### GIVEN INSTRUCTION
Quote exactly and only this range of lines in the data below: the line that holds "box = part.Shape.BoundBox" to the line that holds "from typing import Any, Sequence", both included.

### GIVEN MATERIAL
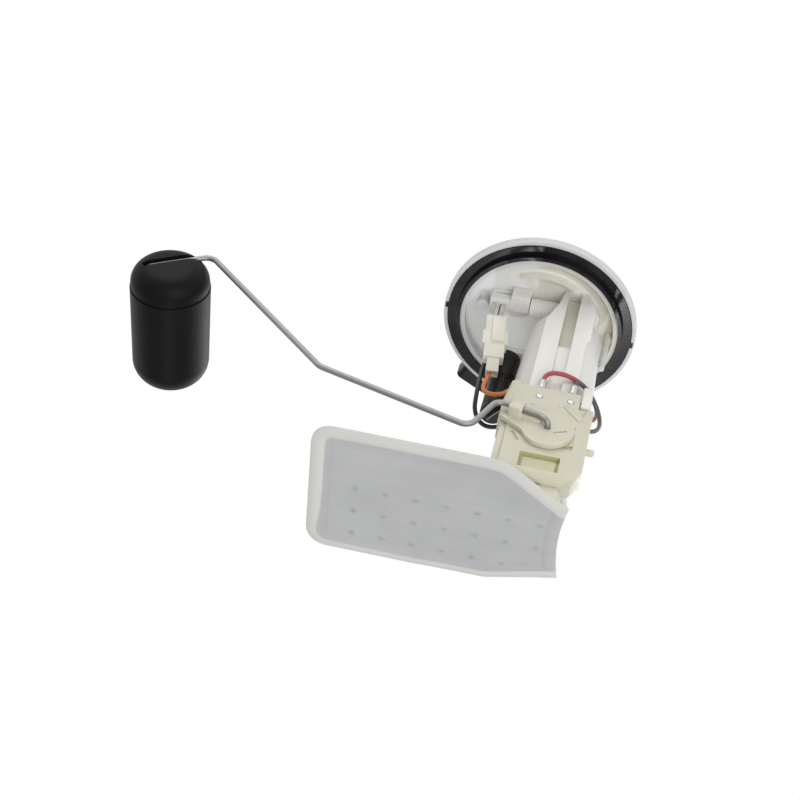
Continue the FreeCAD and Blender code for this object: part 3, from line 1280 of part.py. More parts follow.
def lead_ends():
    """Where each lead starts and ends: the points in the piece that holds it, and how far it runs out."""
    tilt = Rotation(BACK, -val("plug_sway")) * Rotation(ACROSS, val("plug_lean"))
    tail = val("plug_head + plug_waist + plug_foot + plug_tail")
    plug = at("plug_x", "plug_y", "plug_top")
    mouth = Vector(-8.6, -0.6, -66.0)
    run = Vector(-4.2, 0.4, -6.6).normalize()
    side = (BACK - run * BACK.dot(run)).normalize() * (val("lead_radius") + 0.05)
    seat = run * -val("seat_gap")

    def on_plug(z):
        return plug + tilt.multVec(Vector(-val("lead_radius") - 0.05, 0, z))

    def port(turn, level, radius):
        heading = math.radians(val(turn))
        return at("pump_x", "pump_y", level) + Vector(radius * math.cos(heading), radius * math.sin(heading), 0)

    def crimp(x, rise):
        return at(x, "face_y + 1.8", f"base_top + 0.4 + crimp_long + seat_gap + {rise}")

    deep = val("port_start") + 0.5
    bend = val("holder_radius") + 2.4
    hole = "base_top - 1.6"
    return {
        "lead_orange": ([on_plug(7.5 - tail), on_plug(-tail - 2.4)],
                        [at("lead_hole_x", "orange_hole_y", f"{hole} + 2"), at("lead_hole_x", "orange_hole_y", f"{hole} - 3.4")]),
        "lead_black": ([at("block_left + 4.4", "block_back + seat_gap", "-5")],
                       [mouth + side + seat - run * 5.2, mouth + side + seat]),
        "lead_amber": ([mouth - side + seat, mouth - side + seat - run * 3.2],
                       [at("lead_hole_x", "amber_hole_y", f"{hole} + 2"), at("lead_hole_x", "amber_hole_y", f"{hole} - 3.4")]),
        "lead_red": ([crimp("rivet_left", 0), crimp("rivet_left", 4)],
                     [port("red_turn", "-red_drop", bend), port("red_turn", "-red_drop", deep)]),
        "lead_grey": ([crimp("rivet_right", 0), crimp("rivet_right", 3.2)],
                      [port("grey_turn", "-grey_drop", bend), port("grey_turn", "-grey_drop", deep)]),
    }, mouth, run


def make_leads():
    ends, mouth, run = lead_ends()
    for label, route in LEAD_ROUTES.items():
        first, last = ends[label]
        points = first + [Vector(*spot) for spot in route] + last
        radii = lead_radii(points)
        print(label, "bend radii", [round(radius, 1) for radius in radii])
        made(label, piped(points, radii, val("lead_radius")))
    made("splice_cap", Part.makeCylinder(val("splice_radius"), val("splice_long"), mouth, run))


make_flange()
make_seal()
make_stem_ring()
make_shroud()
make_terminal_block()
make_plug()
make_holder()
make_cup()
make_isolators()
make_pump_case()
make_outlet_cover()
make_pump_terminals()
make_brushes()
make_bushings()
make_inlet_cover()
make_chamber_plate()
make_magnets()
make_rotor()
make_check_valve()
make_regulator()
make_strainer()
make_sender_base()
make_sender_metal()
make_lever()
make_wire()
make_float()
make_leads()
doc.recompute()

for thing in doc.Objects:
    if "Invalid" in thing.State or "Error" in thing.State:
        raise RuntimeError(f"{thing.Label} failed: {thing.State}")
for part in parts:
    if part.Shape.isNull() or not part.Shape.isValid() or part.Shape.Volume <= 0:
        raise RuntimeError(f"{part.Label} has no valid shape")

os.makedirs("parts", exist_ok=True)
for part in parts:
    part.Shape.exportStep(f"parts/{part.Label}.step")
    box = part.Shape.BoundBox
    print(f"{part.Label:20s} solids {len(part.Shape.Solids)} volume {part.Shape.Volume:9.1f} "
          f"x {box.XMin:7.1f} {box.XMax:7.1f} y {box.YMin:6.1f} {box.YMax:6.1f} z {box.ZMin:7.1f} {box.ZMax:6.1f}")
print(len(parts), "sub-parts")
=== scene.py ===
"""In-tank fuel pump module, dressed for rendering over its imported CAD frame."""

from __future__ import annotations

import logging
import math
from dataclasses import dataclass
from enum import Enum
from typing import Any, Sequence

import bmesh
import bpy
import numpy as np
from mathutils import Matrix, Vector

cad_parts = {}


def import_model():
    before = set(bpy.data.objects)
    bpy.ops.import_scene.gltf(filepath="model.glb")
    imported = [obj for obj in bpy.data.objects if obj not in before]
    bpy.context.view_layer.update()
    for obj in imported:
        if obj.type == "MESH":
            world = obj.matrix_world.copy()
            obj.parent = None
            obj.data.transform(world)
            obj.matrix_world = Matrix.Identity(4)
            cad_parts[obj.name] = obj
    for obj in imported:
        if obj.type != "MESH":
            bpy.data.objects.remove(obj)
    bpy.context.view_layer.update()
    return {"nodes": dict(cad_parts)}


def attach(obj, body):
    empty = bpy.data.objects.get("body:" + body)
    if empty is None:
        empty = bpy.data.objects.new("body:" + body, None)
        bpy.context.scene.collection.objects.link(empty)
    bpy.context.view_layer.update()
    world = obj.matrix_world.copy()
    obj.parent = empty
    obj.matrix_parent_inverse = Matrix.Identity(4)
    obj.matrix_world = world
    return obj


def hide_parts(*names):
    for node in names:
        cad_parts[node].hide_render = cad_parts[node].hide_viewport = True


log = logging.getLogger("fuel_pump")

MM = 0.001
PER_METRE = 1000.0
Number = float | int
Flat = tuple[float, float]
Point = tuple[float, float, float]
Colour = tuple[float, float, float]
Box = tuple[float, float, float, float]
Slab = tuple[Box, float, float]
Rounding = tuple[float, int]
SHARP_ANGLE = math.radians(35)
SMOOTH_ANGLE = math.radians(38)


class Body(Enum):
    """The bodies that new pieces ride on."""

    MODULE = "module"
    FLOAT_ARM = "float_arm"


class Boolean(Enum):
    """How one solid changes another."""

    JOIN = "UNION"
    CUT = "DIFFERENCE"


class Signal:
    """A node socket that can be used in Python expressions."""

    def __init__(self, shader: "Shader", socket: bpy.types.NodeSocket) -> None:
        """Keep the shader that makes nodes, and the socket whose value this is."""
        self.shader = shader
        self.socket = socket

    def __add__(self, other: "Signal | Number") -> "Signal":
        """Sum."""
        return self.shader.maths("ADD", self, other)

    __radd__ = __add__

    def __sub__(self, other: "Signal | Number") -> "Signal":
        """Difference."""
        return self.shader.maths("SUBTRACT", self, other)

    def __rsub__(self, other: Number) -> "Signal":
        """Reflected difference."""
        return self.shader.maths("SUBTRACT", other, self)

    def __mul__(self, other: "Signal | Number") -> "Signal":
        """Product."""
        return self.shader.maths("MULTIPLY", self, other)

    __rmul__ = __mul__

    def __pow__(self, other: Number) -> "Signal":
        """Power."""
        return self.shader.maths("POWER", self, other)

    def clamp(self) -> "Signal":
        """Limit to the range from 0 to 1."""
        return self.shader.maths("MINIMUM", self.shader.maths("MAXIMUM", self, 0.0), 1.0)

    def within(self, low: float, high: float, fade: float) -> "Signal":
        """Tell how far the value lies between two others.

        Args:
            low: The lower value.
            high: The upper value.
            fade: How far beyond them the share fades out.

        Returns:
            A share that is 1 between them and 0 well beyond them.
        """
        rising = (self - (low - fade)) * (1.0 / fade)
        falling = ((high + fade) - self) * (1.0 / fade)
        return rising.clamp() * falling.clamp()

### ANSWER
    box = part.Shape.BoundBox
    print(f"{part.Label:20s} solids {len(part.Shape.Solids)} volume {part.Shape.Volume:9.1f} "
          f"x {box.XMin:7.1f} {box.XMax:7.1f} y {box.YMin:6.1f} {box.YMax:6.1f} z {box.ZMin:7.1f} {box.ZMax:6.1f}")
print(len(parts), "sub-parts")
=== scene.py ===
"""In-tank fuel pump module, dressed for rendering over its imported CAD frame."""

from __future__ import annotations

import logging
import math
from dataclasses import dataclass
from enum import Enum
from typing import Any, Sequence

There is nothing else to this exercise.